NEARLY ALL FUND EXPERTS, advisers to investors, the financial media, and investors themselves rely heavily—indeed almost to the exclusion of other information—on selecting funds based on their past performance. But while past performance tells us what happened, it cannot tell us what will happen. Indeed, as you will later learn, emphasis on fund performance is not only not productive; it is counterproductive. Our own common sense, deep down, tells us: Performance comes and goes.

But there is one powerful factor in shaping fund returns, often ignored, that is essential to know: You can be more successful in selecting winning funds by focusing, not on the inevitable evanescence of past performance, but on something that seems to go on forever or, more fairly, a factor that has persisted in shaping fund returns throughout the fund industry’s long history. That factor is the cost of owning mutual funds. Costs go on forever.

Fund performance comes and goes. Costs go on forever.

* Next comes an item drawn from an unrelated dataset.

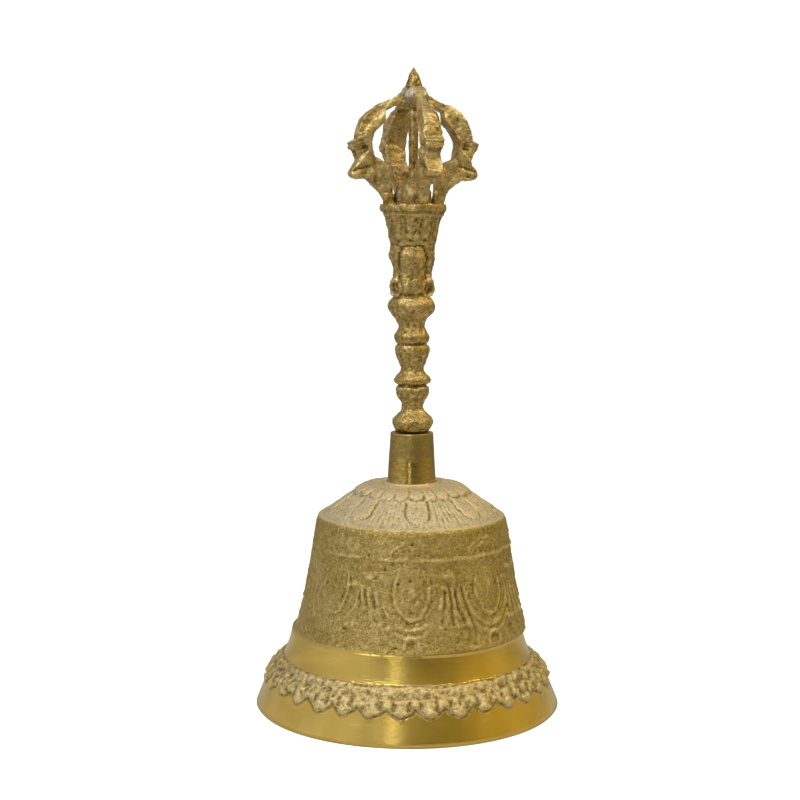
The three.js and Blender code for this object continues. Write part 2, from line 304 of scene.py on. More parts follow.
def cast_brass(name, deep, middle, crest, roughness, depth):
    """Sand-cast brass with those colours and a grain of that depth. A mark of how far the relief
    stands out gives a painted highlight in the crest colour on crests and painted shade in the deep
    colour in grooves; the marks pale, turned and pit give the dusty zones, the turned zones and the
    blow holes."""
    paint = Paint(name)
    standing_mark = paint.mark("standing")
    turned_mark = paint.mark("turned")
    pale_mark = paint.mark("pale")
    cast_share = paint.sum("SUBTRACT", 1.0, turned_mark)
    patch = paint.noise(9, 4)
    mottle = paint.noise(1.3, 4)
    fine = paint.noise(0.55, 3)
    grain = paint.noise(0.26, 2)
    smudge = paint.noise(5, 3, (1, 1, 0.35))

    shade = tuple(0.78 * part for part in middle)
    colour = paint.mix(paint.span(mottle, 0.36, 0.62), shade, middle)
    colour = paint.mix(paint.span(patch, 0.4, 0.75, 0, 0.4), colour, crest)
    pale = paint.mix(mottle, (0.64, 0.53, 0.35), (0.86, 0.74, 0.52))
    pale_share = paint.sum("MULTIPLY", pale_mark, paint.span(patch, 0.3, 0.6, 0.75, 1))
    colour = paint.mix(pale_share, colour, pale)
    # Painted highlight on the relief's crests, and painted shade in its grooves and hollows.
    colour = paint.mix(paint.span(standing_mark, 0.04, 0.4, 0, 0.85), colour, crest)
    colour = paint.mix(paint.span(standing_mark, -0.05, -0.45, 0, 0.85), colour, deep)
    colour = paint.mix(paint.span(fine, 0.52, 0.7, 0, 0.65), colour, crest)
    colour = paint.mix(paint.span(fine, 0.46, 0.3, 0, 0.6), colour, deep)
    colour = paint.mix(paint.span(grain, 0.55, 0.75, 0, 0.5), colour, crest)
    colour = paint.mix(paint.span(grain, 0.42, 0.28, 0, 0.5), colour, deep)
    polished = paint.mix(paint.span(smudge, 0.3, 0.75), (0.76, 0.53, 0.125), (0.84, 0.61, 0.18))
    colour = paint.mix(turned_mark, colour, polished)
    colour = paint.mix(paint.mark("pit"), colour, (0.035, 0.024, 0.008))

    cast_roughness = paint.span(fine, 0.3, 0.7, roughness + 0.08, roughness - 0.08)
    turned_roughness = paint.span(smudge, 0.3, 0.7, 0.12, 0.2)
    rough = paint.sum("MULTIPLY", cast_roughness, cast_share)
    rough = paint.sum("MULTIPLY_ADD", turned_roughness, turned_mark, rough)
    metallic = paint.span(pale_share, 0, 1, 0.95, 0.6)

    cast_height = paint.sum("MULTIPLY_ADD", fine, 0.6, paint.sum("MULTIPLY", grain, 0.4))
    cast_height = paint.sum("MULTIPLY", cast_height, cast_share)
    lathe_lines = paint.sum("MULTIPLY", paint.noise(1.2, 3, (0.15, 0.15, 9)), turned_mark)
    normal = paint.bump(cast_height, depth)
    normal = paint.bump(lathe_lines, 0.03, normal)
    return paint.finish(colour, rough, metallic, normal)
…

What are these costs? The first and best known is the fund’s expense ratio, and it tends to change little over time. Although some funds scale down their fee rates as assets grow, the reductions are usually sufficiently modest that high-cost funds (average expense ratio of the highest-cost decile funds, 2.40 percent) tend to remain high-cost; lower-cost funds tend to remain lower-cost (fourth decile average ...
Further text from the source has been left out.